Yes, it’s true. But that’s not the only reason why I like him, I’m not quite that narcissistic! (laughs)
Turning back to your playing days, what is your fondest memory of your career?
Two things spring to mind. The first encompasses all the trophies I won at each of my clubs: AC Milan, Monaco and PSG. I had some very intense and emotional experiences at those three clubs. The second thing goes back to the day when I arrived back at Milan, on loan from AS Monaco, in 2001/02. I’ll never forget the ovation I received from 90,000 fans in the San Siro when I took the field. I’d left the club the 1998 and it was really moving to be welcomed back like that. It’s an image that will stay in my mind forever.
You were fortunate enough to play alongside no fewer than six Ballon d’Or winners at different stages in your career (Marco van Basten, Ruud Gullit, Jean-Pierre Papin, George Weah, Andriy Shevchenko and Roberto Baggio). Which of them made the biggest impression on you?
Marco van Basten, no doubt about it! He’s the greatest. He’s a player who always impressed me, whether it was in training or in matches. It was simply extraordinary to watch his play. I treasure the fact I was lucky enough to work alongside him.
How do you rate the current Italian national squad?
There have been changes, which is something Italy needed because, even though the side was getting positive results, the players were starting to age. Some things have also changed at the heart of the FA too, with Arrigo Sacchi and Roberto Baggio playing a key role in that. To sum up, the team’s younger, fresher and is working to a different game plan – one which is a bit less defensive. I’ve got high hopes for La Nazionale at EURO 2012.

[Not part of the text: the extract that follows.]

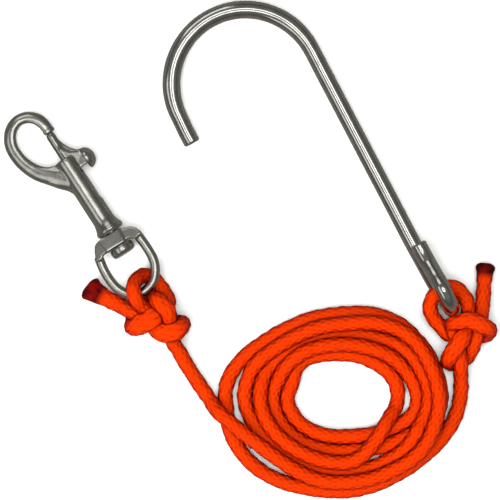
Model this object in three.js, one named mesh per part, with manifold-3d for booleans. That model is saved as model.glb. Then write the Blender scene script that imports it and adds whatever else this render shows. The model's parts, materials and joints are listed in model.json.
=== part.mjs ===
// Swivel-eye bolt snap and a long reef hook, tied to the two ends of one coiled braided line.
// Millimetres, +Z up. Everything lies on the plane z = 0. The origin is on that plane, under the
// middle of the metal parts, and +X runs along their longest side.
import * as THREE from 'three';
import { mergeVertices } from 'three/addons/utils/BufferGeometryUtils.js';
import Module from 'manifold-3d';

const wasm = await Module();
wasm.setup();

// ---------- driving dimensions ----------

const GAP = 0.3; // clearance between pieces that touch

const snap = {
  at: [-50.8, -24.6, 6.2], // point on the barrel's axis where its bottom flange begins
  heading: 33.03, // degrees the barrel is turned about Z, from +Y towards -X
  pitch: -3.75, // degrees about the local X axis: the eye end is held up by the line
  roll: -2.6, // degrees the body is turned on its swivel, so that the jaw rests on the table
};

const barrel = { radius: 4.35, top: 28.8, bottom: -5.5, flangeRadius: 5.3, flangeTop: -2 };
const jaw = { thickness: 4.6, bevel: 1.2 };
const bore = { radius: 2.2, x: 0.5, floor: 1.5 };
const slot = { width: 3.4, bottom: 8 };
const bolt = { radius: 1.85, bottom: 19.4, top: 40.4, webThickness: 2.6 };
const thumb = { x: 7.2, y: 24.2, radius: 4.2, height: 4 };
const spring = { radius: 1.6, wire: 0.3, turns: 10, bottom: 1.9, top: 18.8 };
const pin = { radius: 1.9, top: 1.2, headTop: -12.4, headBottom: -16, headRadius: 5, faceRadius: 4.2 };
const eye = { barRadius: 1.75, crossThickness: 6.6, bevel: 1.2 };

const hook = {
  at: [5.6, 29.4], // centre of the bend
  heading: 28.17, // degrees the shank is turned about Z, from +Y towards -X
  rodRadius: 3.3,
  bendRadius: 29.6, // to the rod's axis
  tipLength: 10.9,
  eyeCentre: -108.5, // along the shank, from the centre of the bend
  eyeRadius: 7.2, // to the rod's axis, in the vertical plane
  weldTop: -88.4,
  weldBottom: -98.2,
  lean: 0.8, // sideways offset of the return leg
};
hook.axisHeight = hook.rodRadius + 0.05;

const line = { radius: 3, sides: 10 };
const coil = { centre: [41, -97.5], halfLength: 46, halfWidth: 38.4, holeRatio: 0.4, height: 14 };
const knotBevel = 2.5;

// ---------- materials ----------

const steel = new THREE.MeshStandardMaterial({ color: 0x8f908a, roughness: 0.35, metalness: 1 });
const springSteel = new THREE.MeshStandardMaterial({ color: 0xb4b6b8, roughness: 0.25, metalness: 1 });
const braid = new THREE.MeshStandardMaterial({ color: 0xff4800, roughness: 0.85, metalness: 0 });

// ---------- geometry helpers ----------

const radians = THREE.MathUtils.degToRad;

const toVectors = (points) => points.map(([x, y]) => new THREE.Vector2(x, y));

function toSolid(geometry) {
  const bare = geometry.clone();
  bare.deleteAttribute('normal');
  bare.deleteAttribute('uv');
  const merged = mergeVertices(bare, 1e-4);
  return new wasm.Manifold(new wasm.Mesh({
    numProp: 3,
    vertProperties: new Float32Array(merged.attributes.position.array),
    triVerts: new Uint32Array(merged.index.array),
  }));
}

function toMesh(name, solid, material) {
  const { vertProperties, triVerts } = solid.getMesh();
  const geometry = new THREE.BufferGeometry();
  geometry.setAttribute('position', new THREE.BufferAttribute(vertProperties, 3));
  geometry.setIndex(new THREE.BufferAttribute(triVerts, 1));
  geometry.computeVertexNormals();
  const mesh = new THREE.Mesh(geometry, material);
  mesh.name = name;
  return mesh;
}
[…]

Are they your favourites for UEFA EURO 2012?
Italy are among the favourites in my view, along with Spain, France and Germany. France are in very good shape, I think. They’ve got talent and they’re capable of winning this EURO. Laurent Blanc is doing a good job and he’s known exactly how to make the most of his experience in club football.
Is one day becoming a national-team coach an ambition of yours?
It’s hard to even think about that. That kind of offer usually doesn’t come until the latter stages of a successful coaching career. I’m just not there yet.
Finally, is there any particular club side that you dream of taking charge of?
I think that you need to keep your ambitions realistic, depending on your status as a player or coach. Back in my playing days, at a certain point I was playing for a Milan side that was one of the best in the world. So, it wouldn’t have been unreasonable to dream of eventually playing for Real Madrid or Barcelona, because my status was high enough. Until now (coaching-wise), I was simply focused on following my dream at Monaco, and doing my best with a club I never imagined I’d get the chance to coach. Right now though (after losing my job with L’ASM), it’s hard to come up with a new dream.